Devoted family man, hard worker, lifelong learner, gentleman. Born Aug. 14, 1924, near Lestock, Sask. Died Oct. 23, 2011, in Victoria of natural causes, aged 87.
Jim Vanyo’s early experiences shaped his values and the life he fashioned for himself and his family.
He grew up on a Saskatchewan homestead in a close-knit, loving family, one of six children of Andrew and Margaret Vanyo. As a youth working on neighbouring farms, Jim endured long days of hard labour, harsh weather and the austere loneliness of farm life.
At 18, without his family’s knowledge, Jim hopped on a bicycle with a broken pedal and hobbled to the nearest town. He sold the bicycle to pay for a bus ticket to Saskatoon and joined the army.
On June 6, 1944, Jim was one of the 14,000 brave young Canadians who stormed Juno Beach in the D-Day offensive. Because he had a clear speaking voice, he was assigned the job of regimental wireless control operator in the colonel’s tank, from which he transmitted tactical instructions. Jim’s two brothers, Frank and Alec, had also joined the army; all three participated in the liberation of the Netherlands and all three survived the war.
Jim married his sweetheart Irene in Calgary in 1950 and they moved to Vancouver Island to raise their five children: Barbara, Debbie, Shelley, Jamey and Kathy. Jim found a career as a shingle sawyer, which required manoeuvring large blocks of red cedar over huge, noisy, fast-moving blades. His big, strong hands and his well-developed survival instinct helped him avoid losing a finger – or worse. As a union leader, he worked tirelessly to improve employees’ safety and work conditions.
Jim had a passion for learning about everything from astronomy to philosophy, electronics to car mechanics. He took great pleasure in repairing antique radios, coaxing sound from the early vacuum tube models in carved wooden cabinets.

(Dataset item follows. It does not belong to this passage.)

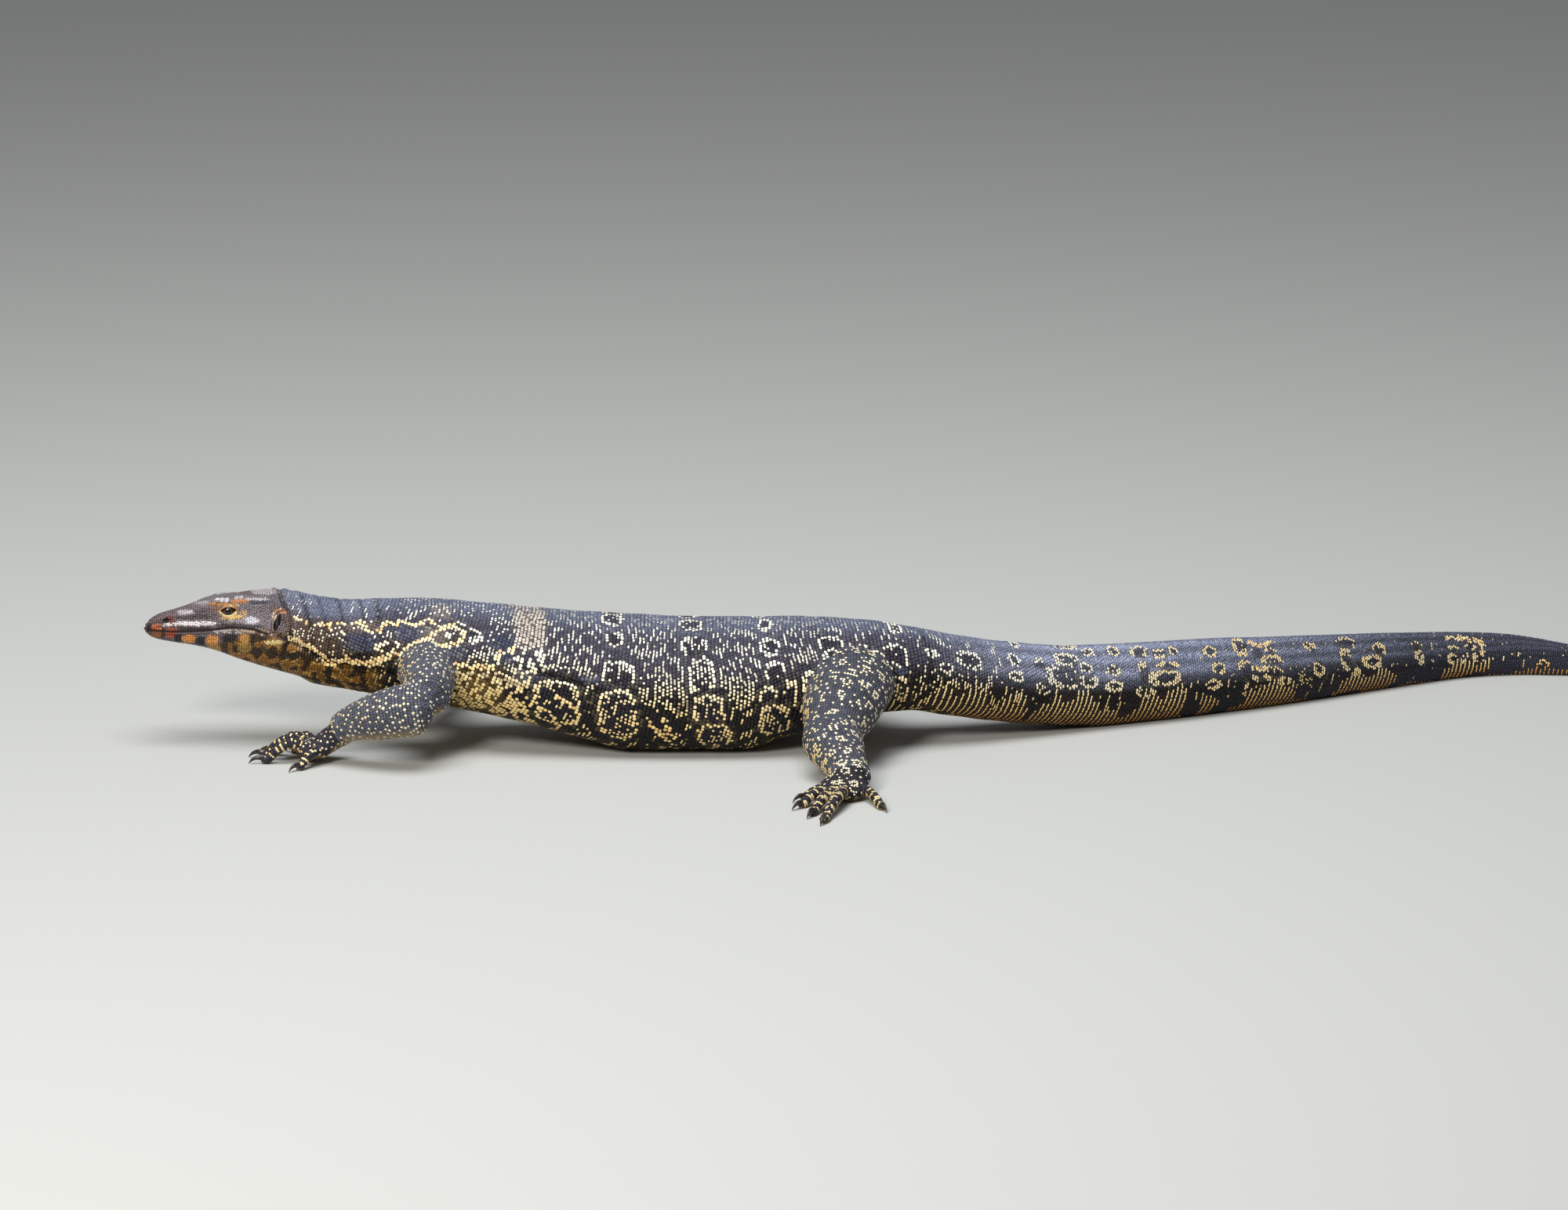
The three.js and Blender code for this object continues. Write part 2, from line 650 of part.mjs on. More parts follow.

He enjoyed 30 years of retirement and more than 45 years of golf. Because his golf performance was better in wet weather, he was affectionately dubbed, “Web Foot.” When declining health forced him to give up his place on his foursome, he never gave up hope that he would one day be well enough to play “just one more round of 18 holes.”
Jim valued his family above all else and was always available to offer his wisdom, unconditional love and a helping hand. There was nothing he enjoyed more than welcoming family and friends into his home and sharing a cup of coffee.
When Jim reflected on his life, he said he was deeply satisfied. He was the ultimate optimist. His cup was neither half empty nor half full – it was full. He enjoyed 61 years of marriage to a wonderful woman and was surrounded by the love of his large family. Since his early years working on prairie farms, he was never again alone.